Questi due argomenti non stanno in piedi. E non sarà la stampella della separazione bancaria a farli camminare. Mario Sechi, che è un professionista intelligente, sa bene che il cuore del suo editoriale non risiede in quella proposta. Infatti, quella che sta portando avanti è una legittima operazione di posizionamento (e di proselitismo) politico e culturale. C’è una parte del Paese che ha una gran voglia di trovare colpevoli esterni per le nostre debolezze economiche. I capri espiatori variano in base ai gusti: i cinesi che producono sottocosto, i tedeschi che ci impongono un rigore che avvantaggia solo loro, o l’Euro che ci ha tolto gli strumenti (drogati) della svalutazione competitiva e del disavanzo pubblico finanziato a colpi d’inflazione (la tassa più iniqua che si possa usare a tal fine).
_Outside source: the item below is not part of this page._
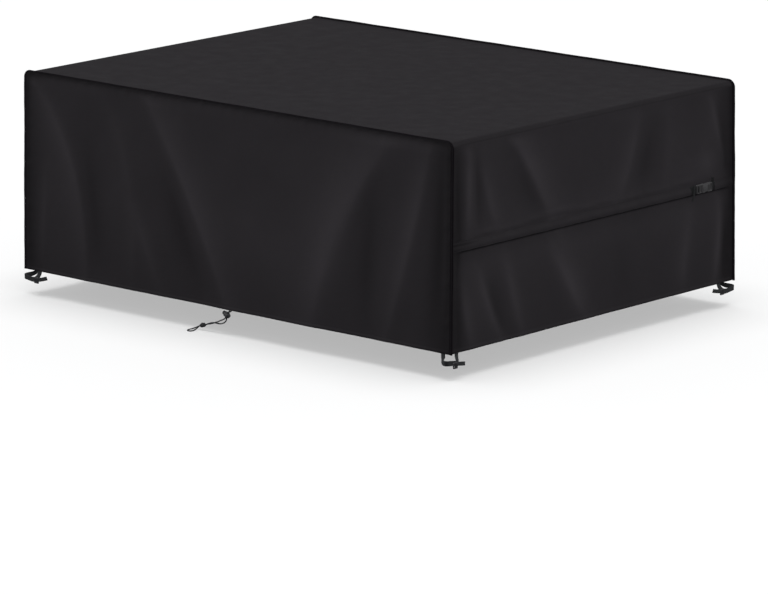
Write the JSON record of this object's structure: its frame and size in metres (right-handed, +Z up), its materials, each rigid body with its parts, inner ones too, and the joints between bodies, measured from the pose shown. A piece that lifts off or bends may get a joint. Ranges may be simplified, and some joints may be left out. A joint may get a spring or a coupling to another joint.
{
  "type": "patio furniture cover",
  "caption": "Fitted boxy rain cover for a patio table and chairs, with a bound top edge, a belt, corner straps and a hem drawcord.",
  "frame": {"origin": "middle of the flat underside of the top, where the furniture holds the cover up", "axes": "+X along the long sides to the end with the belt, +Z up, the drawcord on the -Y side"},
  "size_m": [2.0206, 1.5849, 0.809],
  "materials": {
    "cloth": "charcoal coated oxford weave, soft sheen",
    "binding": "black folded tape, ribbed",
    "webbing": "dark ribbed webbing",
    "buckle_plastic": "moulded grey plastic, satin",
    "black_plastic": "moulded black plastic",
    "cord": "black braided cord"
  },
  "bodies": {
    "cover": {"top_and_ends": "cloth", "front_side": "cloth", "back_side": "cloth", "front_binding": "binding", "back_binding": "binding", "belt_casing": "cloth", "belt_casing_end": "cloth", "belt": "webbing", "belt_anchor": "webbing", "belt_tail": "webbing", "belt_folded_end": "webbing", "belt_buckle_tongue": "buckle_plastic", "belt_buckle_socket": "buckle_plastic", "near_strap": "webbing", "near_strap_tail": "webbing", "near_strap_buckle": "black_plastic", "left_strap": "webbing", "left_strap_tail": "webbing", "left_strap_buckle": "black_plastic", "right_strap": "webbing", "right_strap_tail": "webbing", "right_strap_buckle": "black_plastic", "rear_strap": "webbing", "rear_strap_tail": "webbing", "rear_strap_buckle": "black_plastic", "cord_lock_barrel": "black_plastic", "drawcord_knot": "cord", "drawcord_strand_a": "cord", "drawcord_strand_b": "cord", "drawcord_loop": "cord"},
    "lock_button": {"cord_lock_button": "black_plastic"}
  },
  "joints": [
    {"name": "lock_button_press", "type": "slide", "parent": "cover", "child": "lock_button", "axis": [0.9, 0, -0.436], "range_m": [0, 0.004], "stiffness_N_per_m": 900, "springref_m": -0.003}
  ]
}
Sono argomenti che definirei “sempancisti”, perché semplificano non per rendere semplici problemi complessi, ma per accarezzare la pancia di un Paese disorientato e impaurito dalla globalizzazione. I sempancisti si annidano in tutti o al di fuori degli schieramenti politici. Si tratta di un’opzione culturale legittima, ma di corto respiro. Ci ha provato in chiave politica il Giulio Tremonti di La paura e la speranza (anche se al momento si segnala soprattutto la paura di chi è rimasto orfano della speranza di vedere Tremonti a Palazzo Chigi), o in chiave letteraria l’Edoardo Nesi di Storia della mia gente. Niente di male, ma non è con qualche capro espiatorio che torneremo a crescere. Tedeschi e speculatori fanno i loro interessi. Noi italiani dobbiamo fare i nostri. Ovvero: non ascoltare le sirene del sempancismo, fare una sincera autocritica collettiva sui ritardi che abbiamo accumulato negli ultimi decenni e tornare a rischiare e innovare, senza il paracadute di rendite che non possiamo più permetterci.
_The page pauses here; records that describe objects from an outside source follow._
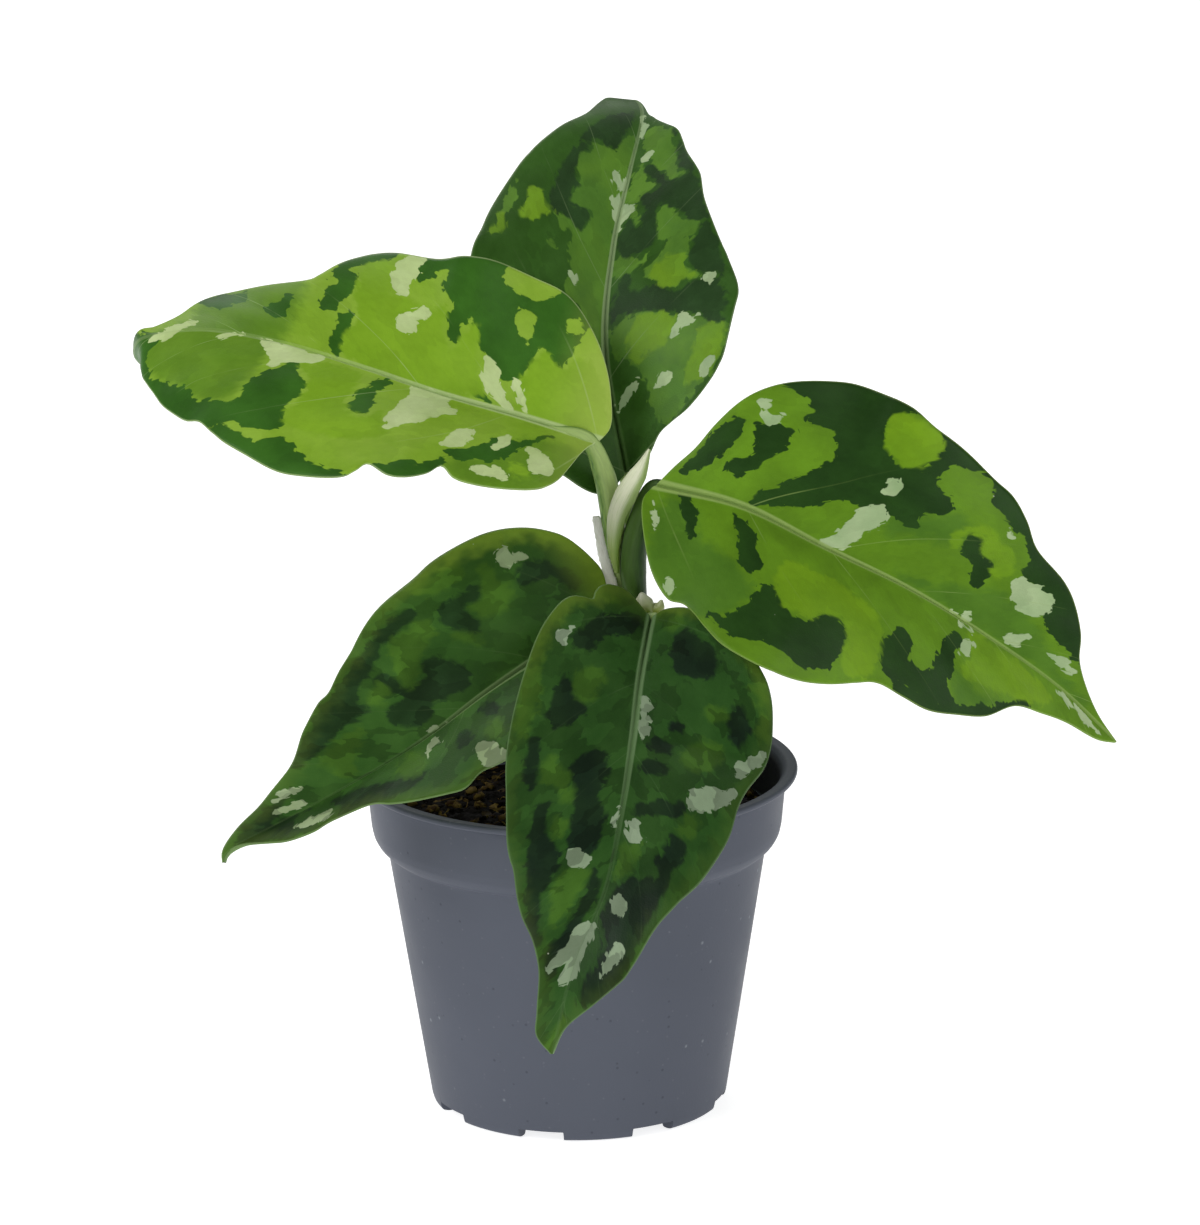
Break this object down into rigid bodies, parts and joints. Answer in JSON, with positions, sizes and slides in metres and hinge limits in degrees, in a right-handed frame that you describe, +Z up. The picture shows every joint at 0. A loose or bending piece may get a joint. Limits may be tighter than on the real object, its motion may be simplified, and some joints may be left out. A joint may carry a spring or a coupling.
{
  "type": "potted chinese evergreen",
  "caption": "Small potted foliage plant with broad pointed camouflage-patterned leaves on short stalks, in a tapered grey plastic nursery pot of dark peat.",
  "frame": {"origin": "on the pot's axis, on the surface the pot stands on", "axes": "+Z up along the pot's axis, -Y towards the viewer of the picture, +X to that viewer's right"},
  "size_m": [0.1324, 0.1036, 0.1294],
  "materials": {
    "pot_plastic": "injection-moulded grey-blue plastic, satin, with fine specks",
    "peat": "moist dark peat with bark crumbs and fibres",
    "stem_tissue": "fleshy green cane with leaf scars, pale roots below",
    "petiole_tissue": "smooth green leaf stalk",
    "sheath_tissue": "cream membranous wing of a stalk",
    "dry_sheath_tissue": "dry papery leaf sheath",
    "bud_tissue": "pale axillary bud",
    "young_leaf": "glossy leaf, light green with dark green and silver patches",
    "mature_leaf": "glossy leaf, dark green with mid green and silver patches",
    "old_leaf": "glossy leaf, deep green mottling with silver patches"
  },
  "bodies": {
    "root": {"pot": "pot_plastic", "soil": "peat", "stem": "stem_tissue", "petiole_back": "petiole_tissue", "leaf_back": "mature_leaf", "petiole_left": "petiole_tissue", "leaf_left": "young_leaf", "petiole_right": "petiole_tissue", "leaf_right": "young_leaf", "petiole_low": "petiole_tissue", "leaf_low": "old_leaf", "petiole_front": "petiole_tissue", "leaf_front": "old_leaf", "petiole_sheath": "sheath_tissue", "dry_sheath": "dry_sheath_tissue", "bud": "bud_tissue"}
  },
  "joints": []
}
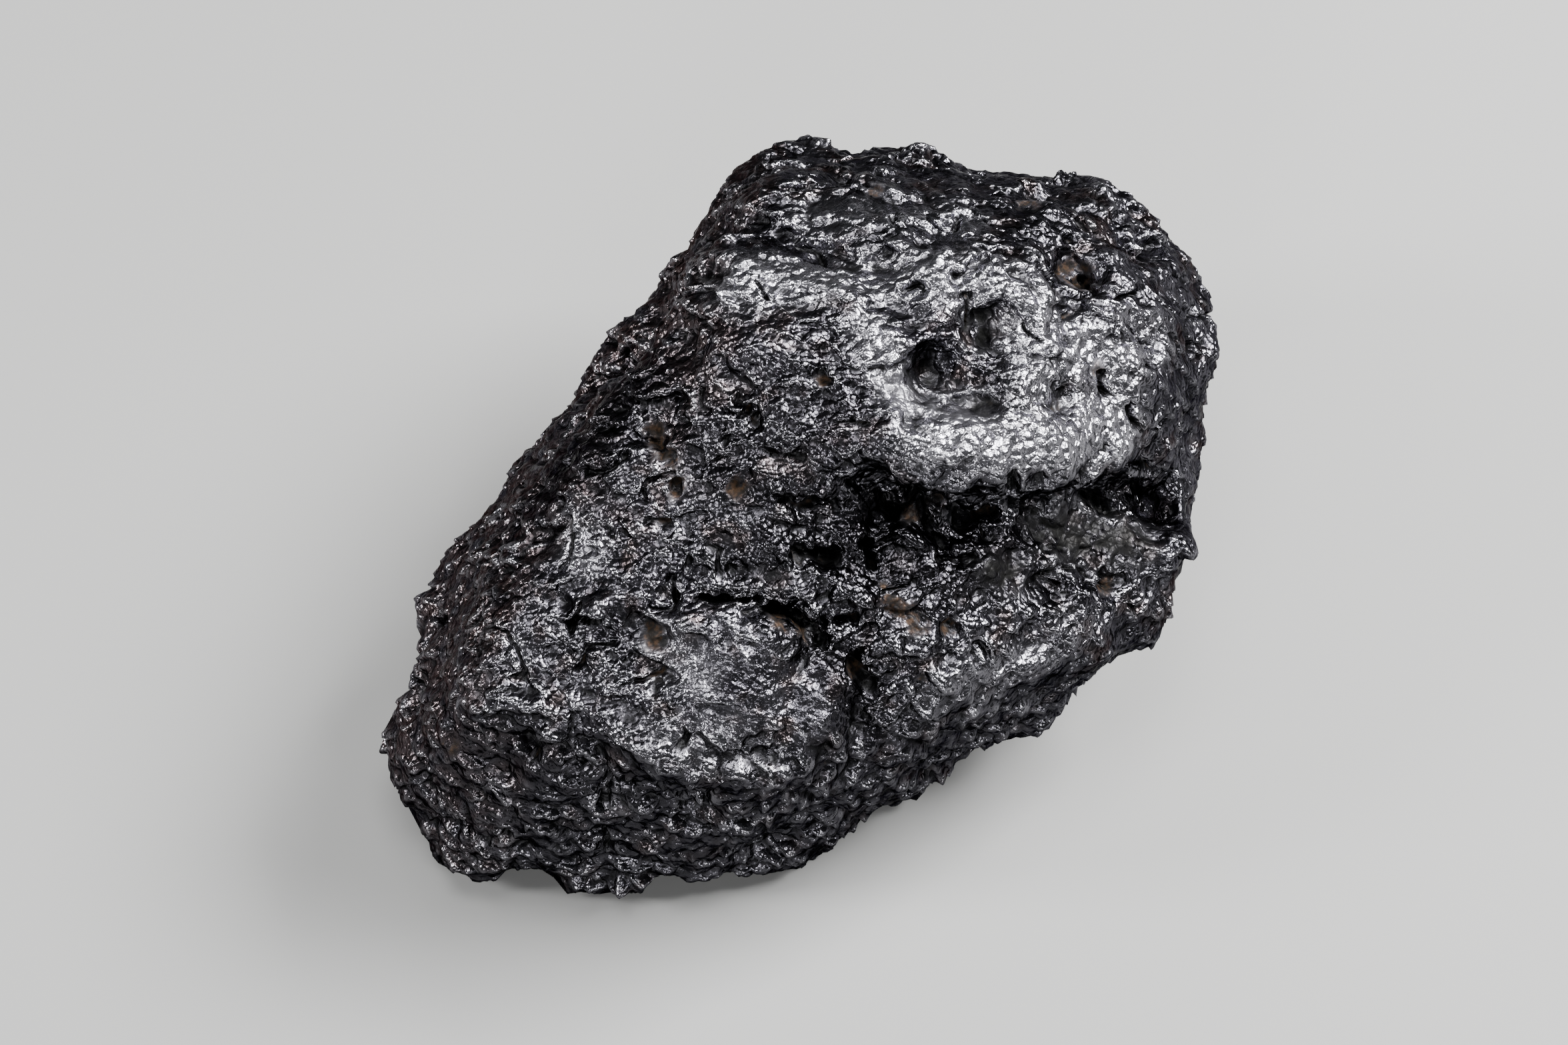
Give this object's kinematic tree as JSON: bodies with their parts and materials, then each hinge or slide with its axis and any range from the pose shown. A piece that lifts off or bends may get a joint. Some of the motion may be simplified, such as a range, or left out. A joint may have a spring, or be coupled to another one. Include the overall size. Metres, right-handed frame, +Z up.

Come ha dichiarato in un’intervista a Repubblica il governatore Ignazio Visco: «Vedo la necessità di rimuovere gli atteggiamenti di conservazione. Noi dobbiamo innovare moltissimo: norme, contratti, tecnologie, processi produttivi, produttività nei servizi ancora dominati da troppe rendite di posizione. Serve quello che io chiamo uno spirito nuovo». Parole semplici. Per niente sempanciste.